__YOUR TASK__
Using the listing below, copy exactly the lines from the one containing "rose.rotation.x = -Math.PI / 2 + tipToRest();" to the one containing "bpy.data.objects.remove(obj)", both lines included, and no others.

Records with modeling code

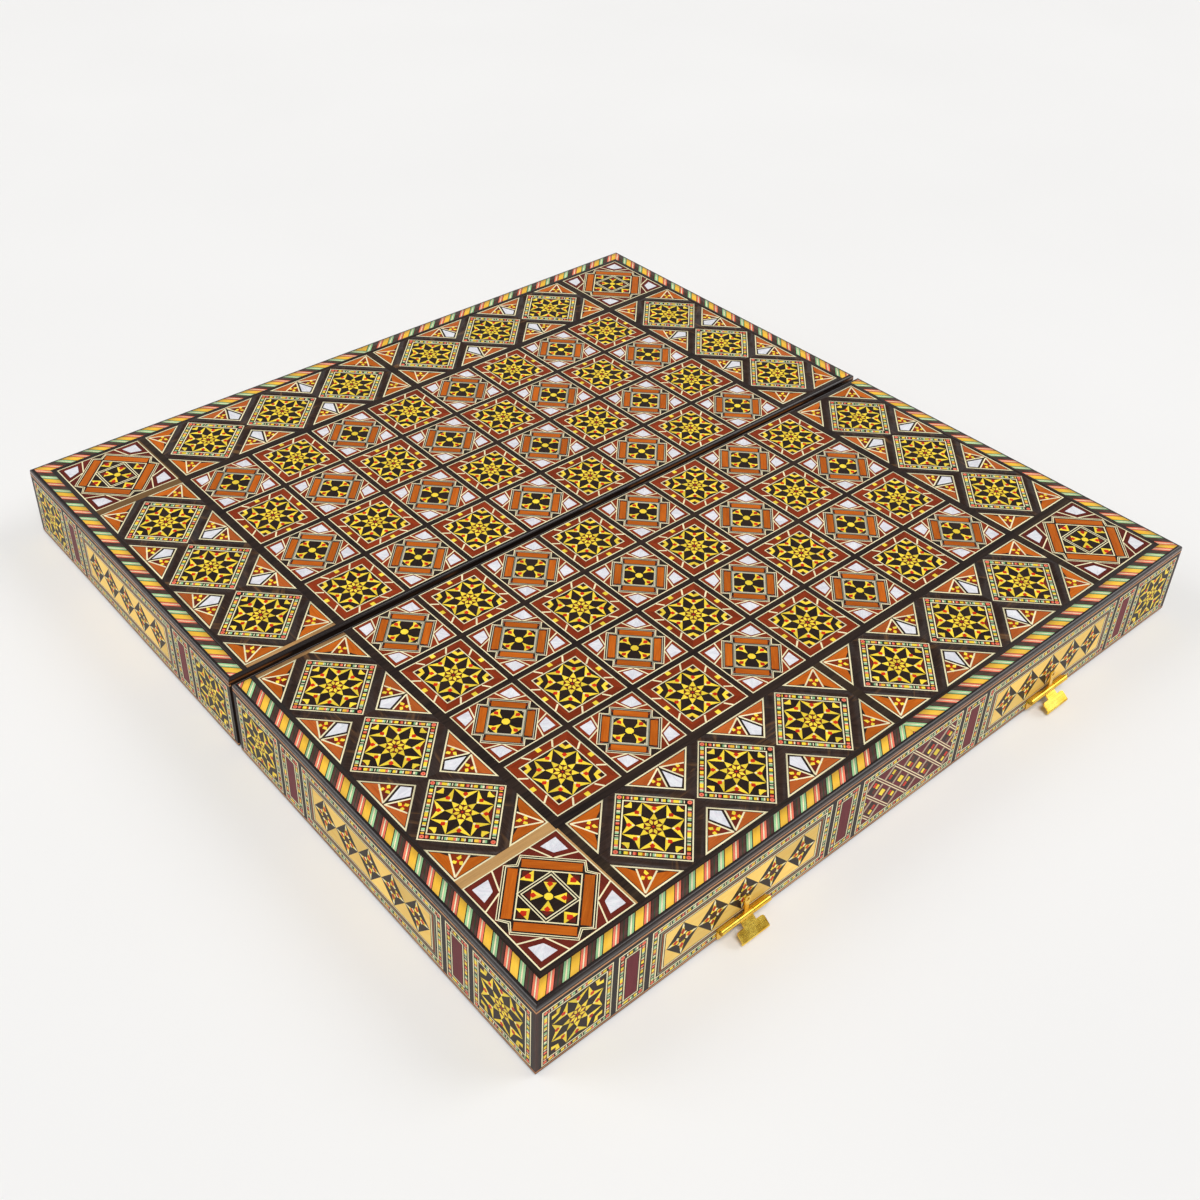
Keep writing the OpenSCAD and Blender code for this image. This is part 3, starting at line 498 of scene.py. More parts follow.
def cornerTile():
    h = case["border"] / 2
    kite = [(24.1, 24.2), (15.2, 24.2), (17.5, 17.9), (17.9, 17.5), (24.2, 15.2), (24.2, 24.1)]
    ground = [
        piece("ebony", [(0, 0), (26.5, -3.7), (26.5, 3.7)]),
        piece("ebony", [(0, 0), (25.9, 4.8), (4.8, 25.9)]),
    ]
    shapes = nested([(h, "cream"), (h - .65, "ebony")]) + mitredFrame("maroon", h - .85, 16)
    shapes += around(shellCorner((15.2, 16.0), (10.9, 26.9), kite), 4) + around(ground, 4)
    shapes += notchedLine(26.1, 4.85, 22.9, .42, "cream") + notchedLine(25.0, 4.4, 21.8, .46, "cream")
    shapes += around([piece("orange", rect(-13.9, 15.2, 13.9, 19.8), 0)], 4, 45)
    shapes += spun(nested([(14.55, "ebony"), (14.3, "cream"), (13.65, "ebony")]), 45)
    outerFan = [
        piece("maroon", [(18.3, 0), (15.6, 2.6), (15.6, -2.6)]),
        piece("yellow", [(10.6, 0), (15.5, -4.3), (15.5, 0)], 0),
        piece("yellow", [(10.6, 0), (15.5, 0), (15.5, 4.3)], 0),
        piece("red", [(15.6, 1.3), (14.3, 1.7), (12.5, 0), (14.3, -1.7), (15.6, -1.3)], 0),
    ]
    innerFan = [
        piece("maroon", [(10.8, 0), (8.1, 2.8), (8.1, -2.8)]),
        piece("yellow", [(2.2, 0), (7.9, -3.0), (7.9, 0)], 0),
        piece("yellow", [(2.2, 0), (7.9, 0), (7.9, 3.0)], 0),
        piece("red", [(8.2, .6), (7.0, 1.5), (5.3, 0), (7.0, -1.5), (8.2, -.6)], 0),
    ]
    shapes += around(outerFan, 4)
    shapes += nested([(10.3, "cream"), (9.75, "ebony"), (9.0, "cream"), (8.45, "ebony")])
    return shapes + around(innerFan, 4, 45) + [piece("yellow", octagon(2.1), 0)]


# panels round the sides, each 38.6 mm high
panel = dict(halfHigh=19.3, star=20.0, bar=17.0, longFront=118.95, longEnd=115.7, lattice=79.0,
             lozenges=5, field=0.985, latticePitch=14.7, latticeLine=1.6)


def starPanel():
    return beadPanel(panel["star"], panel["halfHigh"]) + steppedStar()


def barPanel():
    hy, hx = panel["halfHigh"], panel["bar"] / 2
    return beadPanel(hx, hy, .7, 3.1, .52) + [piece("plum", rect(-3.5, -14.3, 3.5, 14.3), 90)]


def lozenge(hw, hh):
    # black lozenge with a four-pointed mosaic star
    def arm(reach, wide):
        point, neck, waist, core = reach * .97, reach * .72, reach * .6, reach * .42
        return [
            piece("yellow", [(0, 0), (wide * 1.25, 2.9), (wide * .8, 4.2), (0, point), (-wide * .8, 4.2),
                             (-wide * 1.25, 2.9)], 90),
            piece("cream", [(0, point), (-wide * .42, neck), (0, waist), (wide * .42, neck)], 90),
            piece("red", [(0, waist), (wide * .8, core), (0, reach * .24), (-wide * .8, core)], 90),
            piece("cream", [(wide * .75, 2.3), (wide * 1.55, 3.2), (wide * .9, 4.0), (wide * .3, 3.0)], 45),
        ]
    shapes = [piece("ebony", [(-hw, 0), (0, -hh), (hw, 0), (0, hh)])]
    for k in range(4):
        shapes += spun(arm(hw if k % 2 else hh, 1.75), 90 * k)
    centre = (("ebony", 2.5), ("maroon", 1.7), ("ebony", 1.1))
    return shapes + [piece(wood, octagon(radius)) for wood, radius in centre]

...

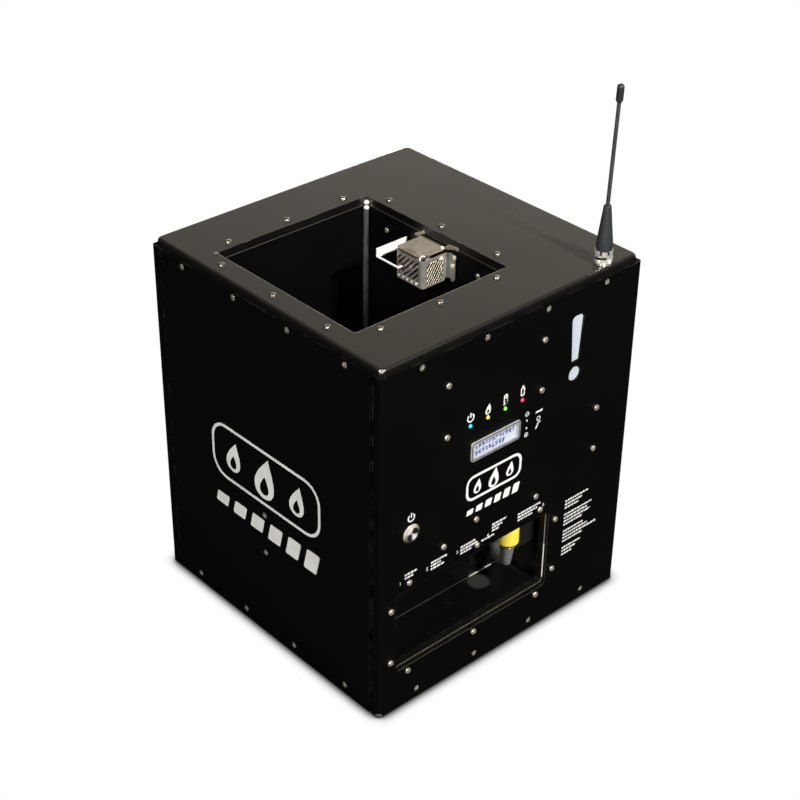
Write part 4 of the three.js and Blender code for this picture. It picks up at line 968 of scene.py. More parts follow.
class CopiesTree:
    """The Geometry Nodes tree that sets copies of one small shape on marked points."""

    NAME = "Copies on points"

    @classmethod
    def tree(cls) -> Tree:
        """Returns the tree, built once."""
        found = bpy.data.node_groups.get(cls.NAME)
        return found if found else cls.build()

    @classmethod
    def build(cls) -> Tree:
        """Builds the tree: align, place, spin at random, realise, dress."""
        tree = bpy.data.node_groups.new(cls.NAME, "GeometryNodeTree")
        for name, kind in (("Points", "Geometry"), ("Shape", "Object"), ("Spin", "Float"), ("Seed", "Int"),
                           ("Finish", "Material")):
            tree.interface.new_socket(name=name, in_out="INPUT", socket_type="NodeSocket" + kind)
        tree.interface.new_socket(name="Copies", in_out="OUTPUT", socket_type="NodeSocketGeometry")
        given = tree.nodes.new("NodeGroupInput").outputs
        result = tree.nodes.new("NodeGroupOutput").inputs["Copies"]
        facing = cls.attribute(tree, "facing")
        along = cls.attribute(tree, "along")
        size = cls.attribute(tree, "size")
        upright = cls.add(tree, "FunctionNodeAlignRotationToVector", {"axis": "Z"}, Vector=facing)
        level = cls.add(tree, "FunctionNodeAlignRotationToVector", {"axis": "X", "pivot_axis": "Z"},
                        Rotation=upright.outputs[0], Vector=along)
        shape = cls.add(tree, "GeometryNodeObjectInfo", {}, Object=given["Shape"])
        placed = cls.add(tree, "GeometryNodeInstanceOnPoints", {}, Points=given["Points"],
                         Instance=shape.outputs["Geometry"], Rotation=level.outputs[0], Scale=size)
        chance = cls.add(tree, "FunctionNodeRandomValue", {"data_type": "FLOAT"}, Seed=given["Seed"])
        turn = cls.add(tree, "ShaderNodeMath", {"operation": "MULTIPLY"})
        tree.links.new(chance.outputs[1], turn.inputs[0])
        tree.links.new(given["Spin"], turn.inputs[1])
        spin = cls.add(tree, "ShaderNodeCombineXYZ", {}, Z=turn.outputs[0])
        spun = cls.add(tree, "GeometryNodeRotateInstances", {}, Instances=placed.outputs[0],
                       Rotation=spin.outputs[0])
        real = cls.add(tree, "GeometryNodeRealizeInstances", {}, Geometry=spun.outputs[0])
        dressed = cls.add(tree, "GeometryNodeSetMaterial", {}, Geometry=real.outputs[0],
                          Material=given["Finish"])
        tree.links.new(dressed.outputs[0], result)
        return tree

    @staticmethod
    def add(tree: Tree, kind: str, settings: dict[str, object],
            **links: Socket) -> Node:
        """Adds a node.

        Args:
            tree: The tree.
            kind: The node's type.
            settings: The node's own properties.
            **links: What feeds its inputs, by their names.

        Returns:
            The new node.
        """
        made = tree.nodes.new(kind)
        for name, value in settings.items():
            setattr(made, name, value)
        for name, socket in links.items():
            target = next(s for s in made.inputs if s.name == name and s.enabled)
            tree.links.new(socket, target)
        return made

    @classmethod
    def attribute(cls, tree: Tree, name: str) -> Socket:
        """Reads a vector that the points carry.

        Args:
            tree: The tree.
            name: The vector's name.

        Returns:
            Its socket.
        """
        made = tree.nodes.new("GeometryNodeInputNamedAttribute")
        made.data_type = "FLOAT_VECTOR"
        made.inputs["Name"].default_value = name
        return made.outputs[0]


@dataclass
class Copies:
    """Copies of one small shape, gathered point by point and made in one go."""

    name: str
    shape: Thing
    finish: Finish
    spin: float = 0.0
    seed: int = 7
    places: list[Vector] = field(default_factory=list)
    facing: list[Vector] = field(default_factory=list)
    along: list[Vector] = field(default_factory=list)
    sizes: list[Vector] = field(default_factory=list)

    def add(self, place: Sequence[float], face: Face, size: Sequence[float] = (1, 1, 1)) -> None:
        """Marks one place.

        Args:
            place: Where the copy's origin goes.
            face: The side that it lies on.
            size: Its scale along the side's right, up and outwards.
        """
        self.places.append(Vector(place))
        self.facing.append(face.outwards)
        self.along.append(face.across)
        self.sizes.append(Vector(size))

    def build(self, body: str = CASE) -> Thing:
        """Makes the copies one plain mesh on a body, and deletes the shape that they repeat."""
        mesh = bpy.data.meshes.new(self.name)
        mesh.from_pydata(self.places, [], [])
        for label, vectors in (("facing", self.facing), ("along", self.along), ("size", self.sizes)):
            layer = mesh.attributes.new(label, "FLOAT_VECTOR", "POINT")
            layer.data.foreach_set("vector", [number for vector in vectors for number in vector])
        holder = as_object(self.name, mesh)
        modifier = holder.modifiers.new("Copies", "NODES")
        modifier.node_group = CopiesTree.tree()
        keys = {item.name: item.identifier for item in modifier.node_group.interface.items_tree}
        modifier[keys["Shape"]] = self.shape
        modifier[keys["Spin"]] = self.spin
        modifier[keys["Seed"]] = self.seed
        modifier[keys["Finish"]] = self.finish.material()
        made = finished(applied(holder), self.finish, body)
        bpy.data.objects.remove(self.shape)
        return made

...

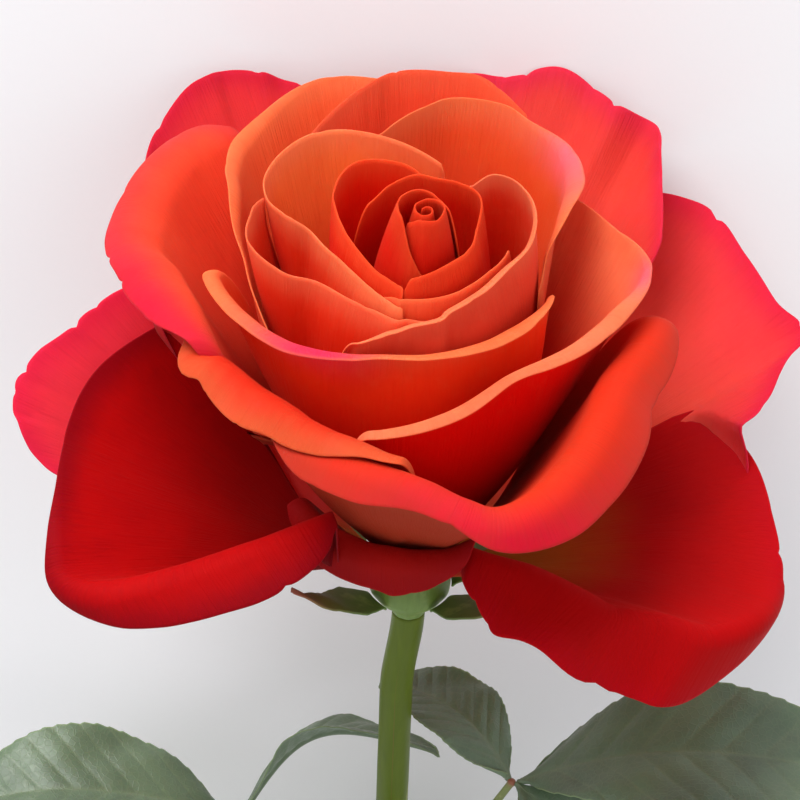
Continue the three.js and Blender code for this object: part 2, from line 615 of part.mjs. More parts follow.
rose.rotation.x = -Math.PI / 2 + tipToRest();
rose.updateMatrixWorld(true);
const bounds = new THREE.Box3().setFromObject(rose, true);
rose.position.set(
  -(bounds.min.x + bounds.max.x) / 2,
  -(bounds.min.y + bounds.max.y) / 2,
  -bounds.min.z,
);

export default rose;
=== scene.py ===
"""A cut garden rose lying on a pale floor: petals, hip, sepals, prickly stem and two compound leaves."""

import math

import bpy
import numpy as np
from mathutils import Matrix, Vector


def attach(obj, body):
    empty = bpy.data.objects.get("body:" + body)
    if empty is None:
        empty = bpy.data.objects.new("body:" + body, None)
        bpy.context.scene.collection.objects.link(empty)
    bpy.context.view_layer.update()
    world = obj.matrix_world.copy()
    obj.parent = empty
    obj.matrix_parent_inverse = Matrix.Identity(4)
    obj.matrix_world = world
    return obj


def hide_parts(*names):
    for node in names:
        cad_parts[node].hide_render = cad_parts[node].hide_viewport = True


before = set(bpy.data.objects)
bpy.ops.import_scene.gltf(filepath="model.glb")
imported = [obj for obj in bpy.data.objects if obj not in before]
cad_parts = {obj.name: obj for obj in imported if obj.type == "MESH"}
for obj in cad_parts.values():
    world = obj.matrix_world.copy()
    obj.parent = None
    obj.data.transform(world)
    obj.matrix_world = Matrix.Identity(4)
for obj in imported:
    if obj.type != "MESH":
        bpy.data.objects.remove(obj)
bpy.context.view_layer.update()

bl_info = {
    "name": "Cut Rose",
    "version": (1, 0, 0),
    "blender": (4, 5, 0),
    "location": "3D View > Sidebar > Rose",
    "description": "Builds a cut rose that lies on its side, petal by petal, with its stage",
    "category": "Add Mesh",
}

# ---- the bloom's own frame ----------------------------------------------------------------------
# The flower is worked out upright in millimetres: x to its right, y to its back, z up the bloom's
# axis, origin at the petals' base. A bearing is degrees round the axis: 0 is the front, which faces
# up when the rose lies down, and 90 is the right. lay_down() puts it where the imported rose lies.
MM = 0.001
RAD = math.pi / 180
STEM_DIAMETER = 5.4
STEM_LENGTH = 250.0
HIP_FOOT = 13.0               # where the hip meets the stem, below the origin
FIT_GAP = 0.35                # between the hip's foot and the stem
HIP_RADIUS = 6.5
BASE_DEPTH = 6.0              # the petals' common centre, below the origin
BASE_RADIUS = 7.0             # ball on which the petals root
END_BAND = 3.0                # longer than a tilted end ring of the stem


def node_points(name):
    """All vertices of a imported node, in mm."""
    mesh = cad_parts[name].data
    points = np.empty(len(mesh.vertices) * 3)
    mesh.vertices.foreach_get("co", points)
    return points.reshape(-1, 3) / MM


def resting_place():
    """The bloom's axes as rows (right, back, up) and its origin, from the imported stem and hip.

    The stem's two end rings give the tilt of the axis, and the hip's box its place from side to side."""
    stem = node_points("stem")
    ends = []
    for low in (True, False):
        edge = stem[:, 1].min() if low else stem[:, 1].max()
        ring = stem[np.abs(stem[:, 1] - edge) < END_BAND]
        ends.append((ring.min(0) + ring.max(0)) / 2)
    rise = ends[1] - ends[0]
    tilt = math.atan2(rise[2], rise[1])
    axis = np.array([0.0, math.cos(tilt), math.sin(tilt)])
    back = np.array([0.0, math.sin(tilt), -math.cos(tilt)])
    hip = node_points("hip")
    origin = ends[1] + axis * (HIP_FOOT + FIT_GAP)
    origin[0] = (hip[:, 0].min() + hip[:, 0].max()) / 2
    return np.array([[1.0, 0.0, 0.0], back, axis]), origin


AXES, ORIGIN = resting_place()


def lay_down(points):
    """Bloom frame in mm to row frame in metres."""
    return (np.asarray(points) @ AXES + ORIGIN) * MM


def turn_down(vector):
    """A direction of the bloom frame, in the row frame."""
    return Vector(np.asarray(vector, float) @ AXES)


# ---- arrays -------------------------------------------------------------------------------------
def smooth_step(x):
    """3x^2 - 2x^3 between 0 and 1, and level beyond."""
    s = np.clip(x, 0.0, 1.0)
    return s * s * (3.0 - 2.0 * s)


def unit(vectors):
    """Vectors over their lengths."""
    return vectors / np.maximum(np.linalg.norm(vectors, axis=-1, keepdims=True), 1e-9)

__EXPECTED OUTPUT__
rose.rotation.x = -Math.PI / 2 + tipToRest();
rose.updateMatrixWorld(true);
const bounds = new THREE.Box3().setFromObject(rose, true);
rose.position.set(
  -(bounds.min.x + bounds.max.x) / 2,
  -(bounds.min.y + bounds.max.y) / 2,
  -bounds.min.z,
);

export default rose;
=== scene.py ===
"""A cut garden rose lying on a pale floor: petals, hip, sepals, prickly stem and two compound leaves."""

import math

import bpy
import numpy as np
from mathutils import Matrix, Vector


def attach(obj, body):
    empty = bpy.data.objects.get("body:" + body)
    if empty is None:
        empty = bpy.data.objects.new("body:" + body, None)
        bpy.context.scene.collection.objects.link(empty)
    bpy.context.view_layer.update()
    world = obj.matrix_world.copy()
    obj.parent = empty
    obj.matrix_parent_inverse = Matrix.Identity(4)
    obj.matrix_world = world
    return obj


def hide_parts(*names):
    for node in names:
        cad_parts[node].hide_render = cad_parts[node].hide_viewport = True


before = set(bpy.data.objects)
bpy.ops.import_scene.gltf(filepath="model.glb")
imported = [obj for obj in bpy.data.objects if obj not in before]
cad_parts = {obj.name: obj for obj in imported if obj.type == "MESH"}
for obj in cad_parts.values():
    world = obj.matrix_world.copy()
    obj.parent = None
    obj.data.transform(world)
    obj.matrix_world = Matrix.Identity(4)
for obj in imported:
    if obj.type != "MESH":
        bpy.data.objects.remove(obj)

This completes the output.